Given problem:
Reproduce only this span: the line containing "Write the OpenSCAD", the line containing "is up. Millimetres.", and every line between them, all exactly as given.

Data shown:
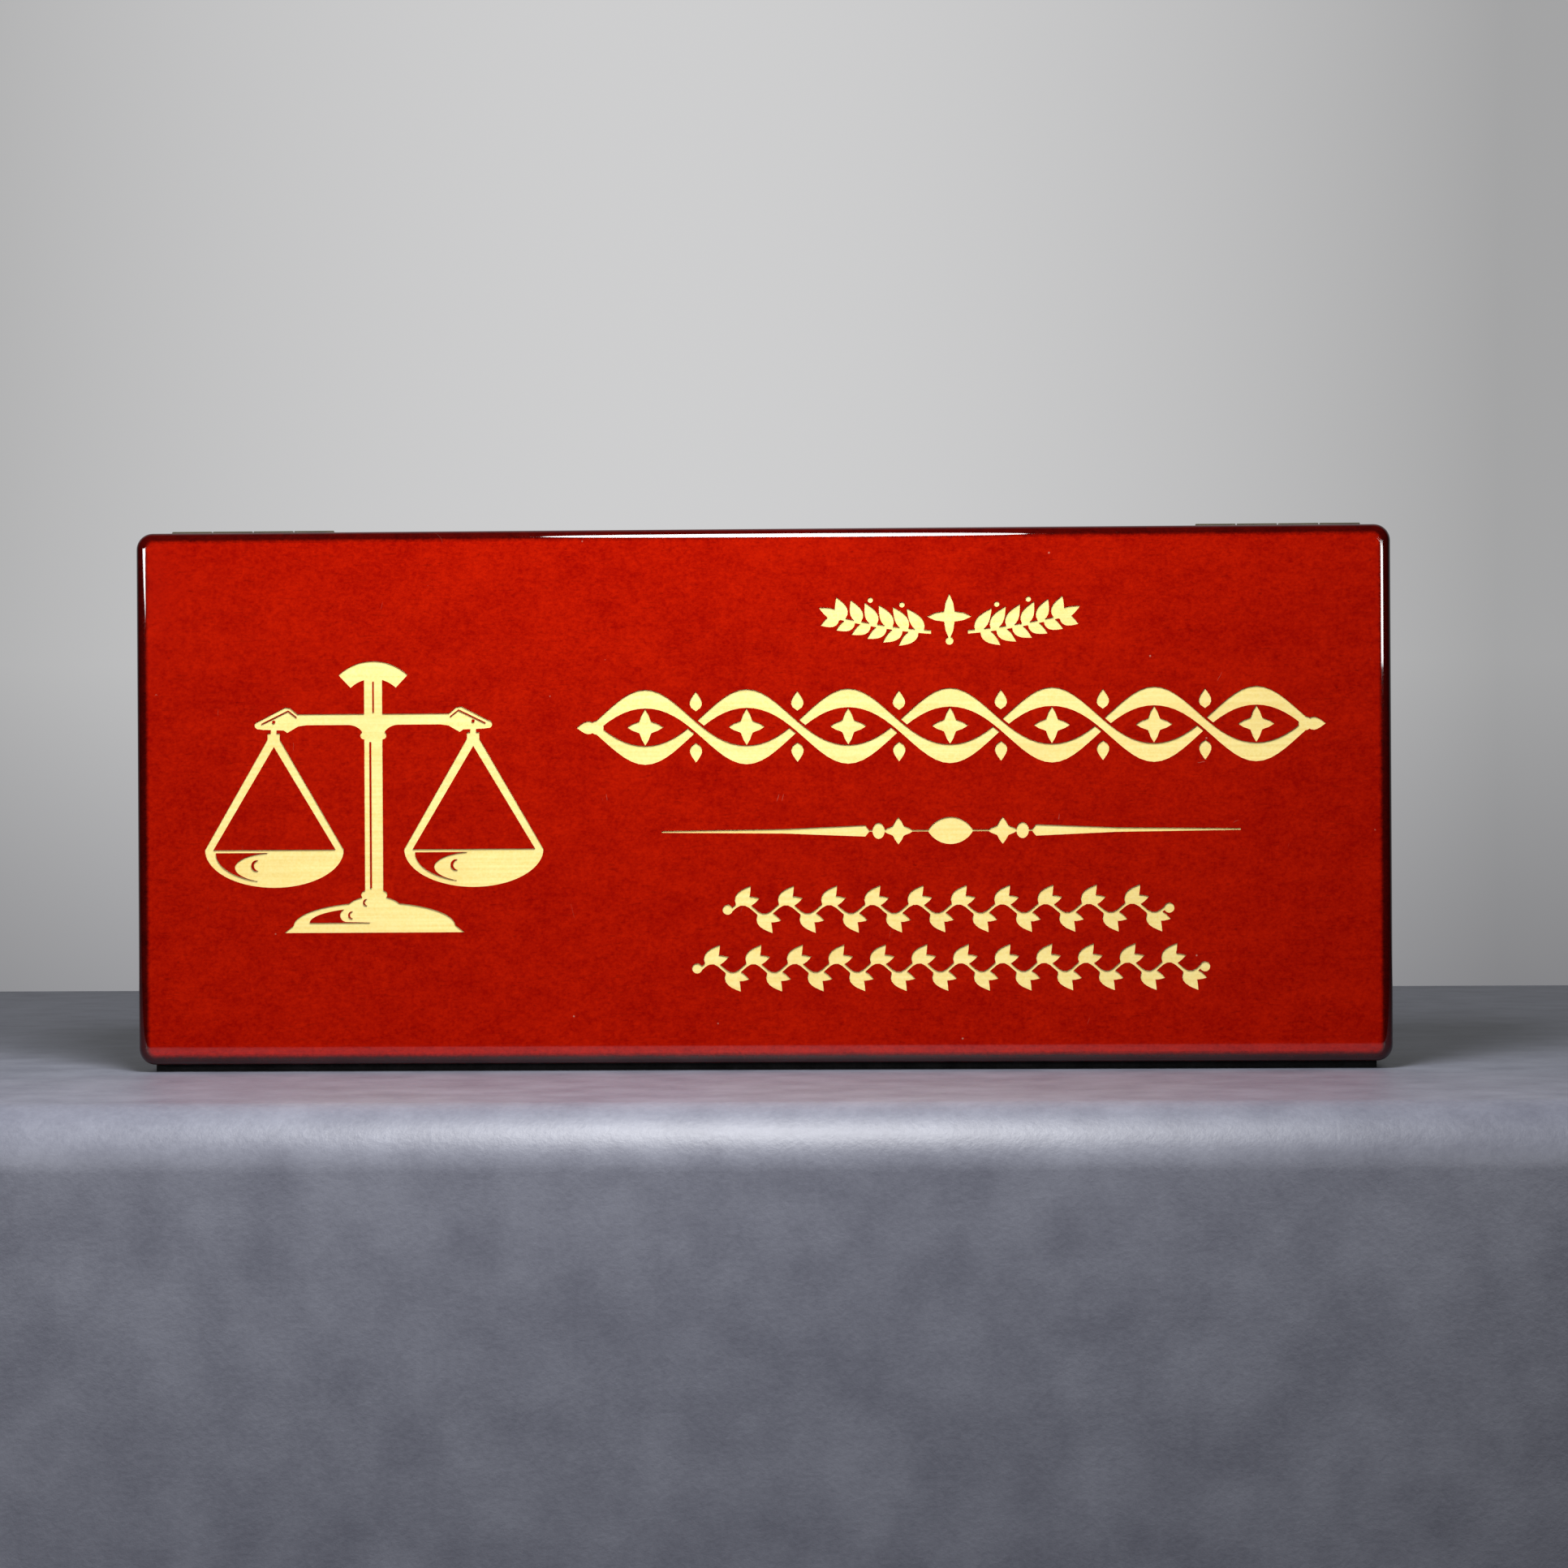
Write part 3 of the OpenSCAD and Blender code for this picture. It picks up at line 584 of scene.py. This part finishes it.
==
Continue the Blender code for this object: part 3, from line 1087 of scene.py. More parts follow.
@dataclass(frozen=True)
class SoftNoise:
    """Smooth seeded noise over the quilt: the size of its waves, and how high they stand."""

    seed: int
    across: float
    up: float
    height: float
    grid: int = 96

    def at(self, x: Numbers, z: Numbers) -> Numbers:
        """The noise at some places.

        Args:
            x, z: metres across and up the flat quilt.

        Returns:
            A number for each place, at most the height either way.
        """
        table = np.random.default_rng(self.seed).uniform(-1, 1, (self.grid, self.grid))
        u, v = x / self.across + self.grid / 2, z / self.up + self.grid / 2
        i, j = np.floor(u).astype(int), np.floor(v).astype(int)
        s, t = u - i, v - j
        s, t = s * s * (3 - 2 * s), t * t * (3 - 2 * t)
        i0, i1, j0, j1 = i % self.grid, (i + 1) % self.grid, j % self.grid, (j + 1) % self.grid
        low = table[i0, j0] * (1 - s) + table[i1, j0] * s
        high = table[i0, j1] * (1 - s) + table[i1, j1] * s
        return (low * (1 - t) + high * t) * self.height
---
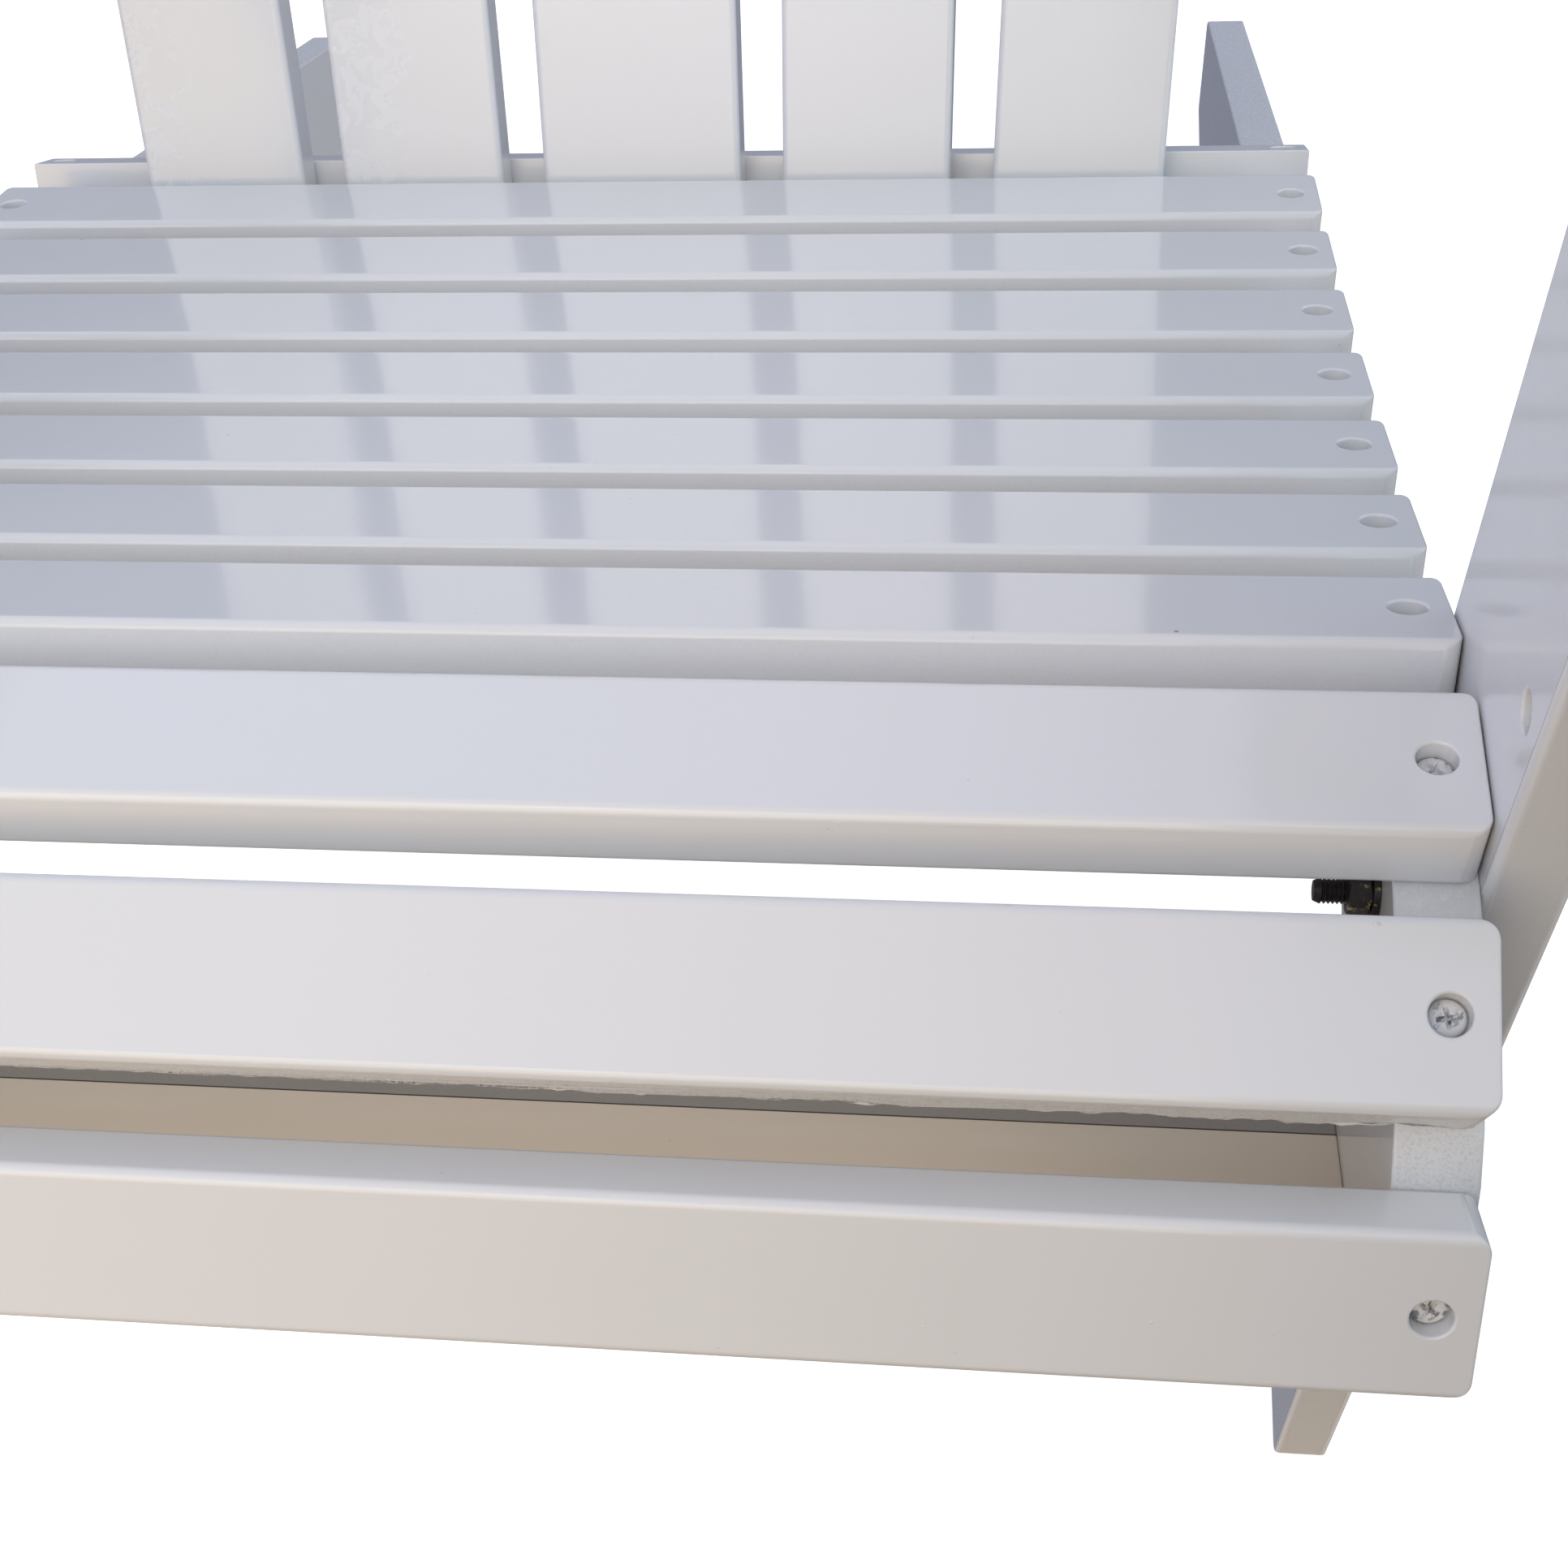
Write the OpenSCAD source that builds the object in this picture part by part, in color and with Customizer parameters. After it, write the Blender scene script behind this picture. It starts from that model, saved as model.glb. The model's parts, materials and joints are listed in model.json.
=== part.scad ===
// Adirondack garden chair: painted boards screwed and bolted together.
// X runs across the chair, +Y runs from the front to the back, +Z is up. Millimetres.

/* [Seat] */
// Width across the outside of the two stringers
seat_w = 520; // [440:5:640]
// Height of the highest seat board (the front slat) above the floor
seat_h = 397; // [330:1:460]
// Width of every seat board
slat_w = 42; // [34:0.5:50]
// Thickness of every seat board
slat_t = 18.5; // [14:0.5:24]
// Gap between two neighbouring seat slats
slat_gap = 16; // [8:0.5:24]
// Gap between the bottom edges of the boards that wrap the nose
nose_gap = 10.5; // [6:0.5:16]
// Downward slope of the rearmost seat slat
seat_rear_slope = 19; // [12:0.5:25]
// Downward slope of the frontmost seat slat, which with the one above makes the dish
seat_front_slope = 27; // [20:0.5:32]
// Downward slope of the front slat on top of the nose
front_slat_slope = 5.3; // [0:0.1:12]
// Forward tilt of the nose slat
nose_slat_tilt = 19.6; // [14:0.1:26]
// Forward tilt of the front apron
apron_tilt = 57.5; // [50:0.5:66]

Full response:
Write the OpenSCAD source that builds the object in this picture part by part, in color and with Customizer parameters. After it, write the Blender scene script behind this picture. It starts from that model, saved as model.glb. The model's parts, materials and joints are listed in model.json.
=== part.scad ===
// Adirondack garden chair: painted boards screwed and bolted together.
// X runs across the chair, +Y runs from the front to the back, +Z is up. Millimetres.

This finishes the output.